I use the Bing sentiments from tidytext to count positive and negative words. The sentiment score is calculated by (pos_count - neg_count) / (pos_count + neg_count). The higher score indicates a more positive tone of the blurb. For the 1000 most successful projects, I use boxplots to show the distribution of pledged amount for each sentiment score. Overall, the positive blurb is associated with higher median of pledged amount than the negative blurb. The successful projects that have most outliers have a sentiment score of 1, and, interestingly, these outliers all have very large pledged amount. Pledged amounts are all zero for the 1000 failed projects. Therefore, as for the second plot, I display the count for failed blurbs of different sentiment score, most of which are scored 1. For projects that failed, tone does not matter as much.

b) Positive vs Negative

successful_df$sent_bing <- as.numeric(successful_df$sent_bing)

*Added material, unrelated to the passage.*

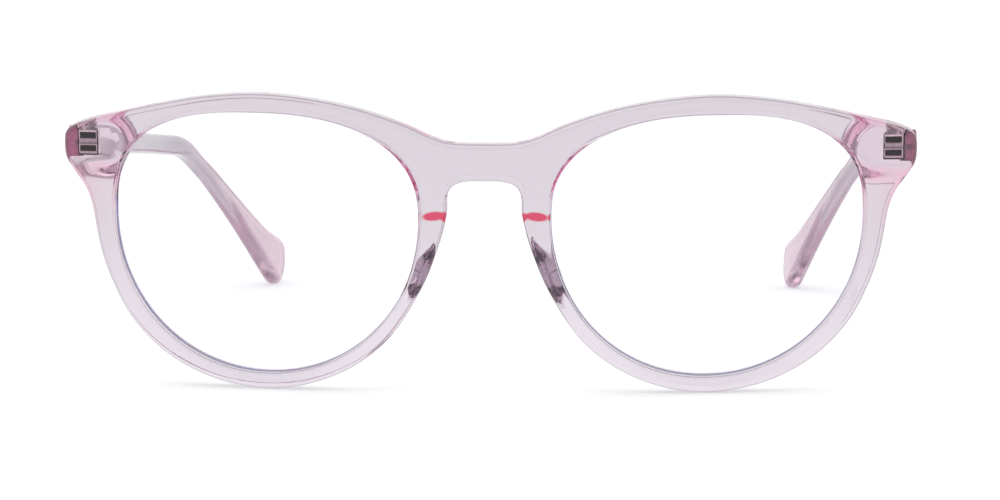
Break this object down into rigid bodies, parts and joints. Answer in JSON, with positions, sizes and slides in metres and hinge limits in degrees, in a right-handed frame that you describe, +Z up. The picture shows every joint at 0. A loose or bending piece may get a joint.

unsuccessful_df$sent_bing <- as.numeric(unsuccessful_df$sent_bing)

# Positive DTM
s_pos <- successful_df %>% 
  na.omit(sent_bing) %>% 
  filter(sent_bing > 0) %>% 
  select(clean_blurb) 

f_pos <- unsuccessful_df %>% 
  na.omit(sent_bing) %>% 
  filter(sent_bing > 0) %>% 
  select(clean_blurb) 

p_blurb <- rbind(s_pos, f_pos)

p_sent <- p_blurb %>%
  select(clean_blurb) %>%
  unnest_tokens(word, clean_blurb) %>%
  inner_join(get_sentiments("bing")) %>% 
  filter(sentiment == "positive") %>% 
  select(word)


# Negative DTM
s_neg <- successful_df %>% 
  na.omit(sent_bing) %>% 
  filter(sent_bing <= 0) %>% 
  select(clean_blurb) 

f_neg <- unsuccessful_df %>% 
  na.omit(sent_bing) %>% 
  filter(sent_bing <= 0) %>% 
  select(clean_blurb) 

n_blurb <- rbind(s_neg, f_neg)

n_sent <- n_blurb %>%
  select(clean_blurb) %>%
  unnest_tokens(word, clean_blurb) %>%
  inner_join(get_sentiments("bing")) %>% 
  filter(sentiment == "negative") %>% 
  select(word)

pn_corpus <- Corpus(VectorSource(c(p_sent, n_sent)))
pn_tdm <- TermDocumentMatrix(pn_corpus)
pn_tdm_m <- as.matrix(pn_tdm)

set.seed(1234)
comparison.cloud(pn_tdm_m, colors = c("red", "blue"), 
                 scale=c(0.1, 2), title.size= 1, 
                 max.words = 100)

The top half of the comparison cloud, the red part, represents words of the positive text while the bottom half, the blue part, represent words of the negative text.

c) Get in Their Mind

var <- c("backers_count", "clean_blurb", "state", "pledged")
sf_sub <- rbind(successful_df[ , var], unsuccessful_df[ ,var])

sf_sent <- sf_sub %>% 
  select(clean_blurb, state) %>% 
  unnest_tokens(word, clean_blurb) %>% 
  inner_join(get_sentiments("nrc")) %>% 
  group_by(state) %>% 
  count(sentiment)

neg_sum <- sum(sf_sent$n[1:10])
pos_sum <- sum(sf_sent$n[11:20])

sf_perc <- sf_sent %>% 
  mutate(prop = case_when(state == "failed" ~ n / neg_sum,
                   TRUE ~ n / pos_sum))

plot3c <- ggplot(sf_perc, aes(x = sentiment, y = prop, fill = state)) +
  geom_bar(stat = "identity", position = "dodge") + 
  coord_flip() +
  ylab(NULL) +
  xlab(NULL)

plot3c

I selected all the words that meet the 10 NRC emotion categories and create a column called “prop” to represent the proportion of words in each emotion categories among all words whose state are either successful or failed. For successful projects, positive emotions like trust and positive have higher proportion than failed projects. For failed projects, emotions like sadness and disgust have higher proportion than successful projects. However, positive emotions like joy and anticipation are more common for failed projects while negative and anger are more common for successful projects. Therefore, it would be biased to conclude that positive emotions are dominating the successful projects.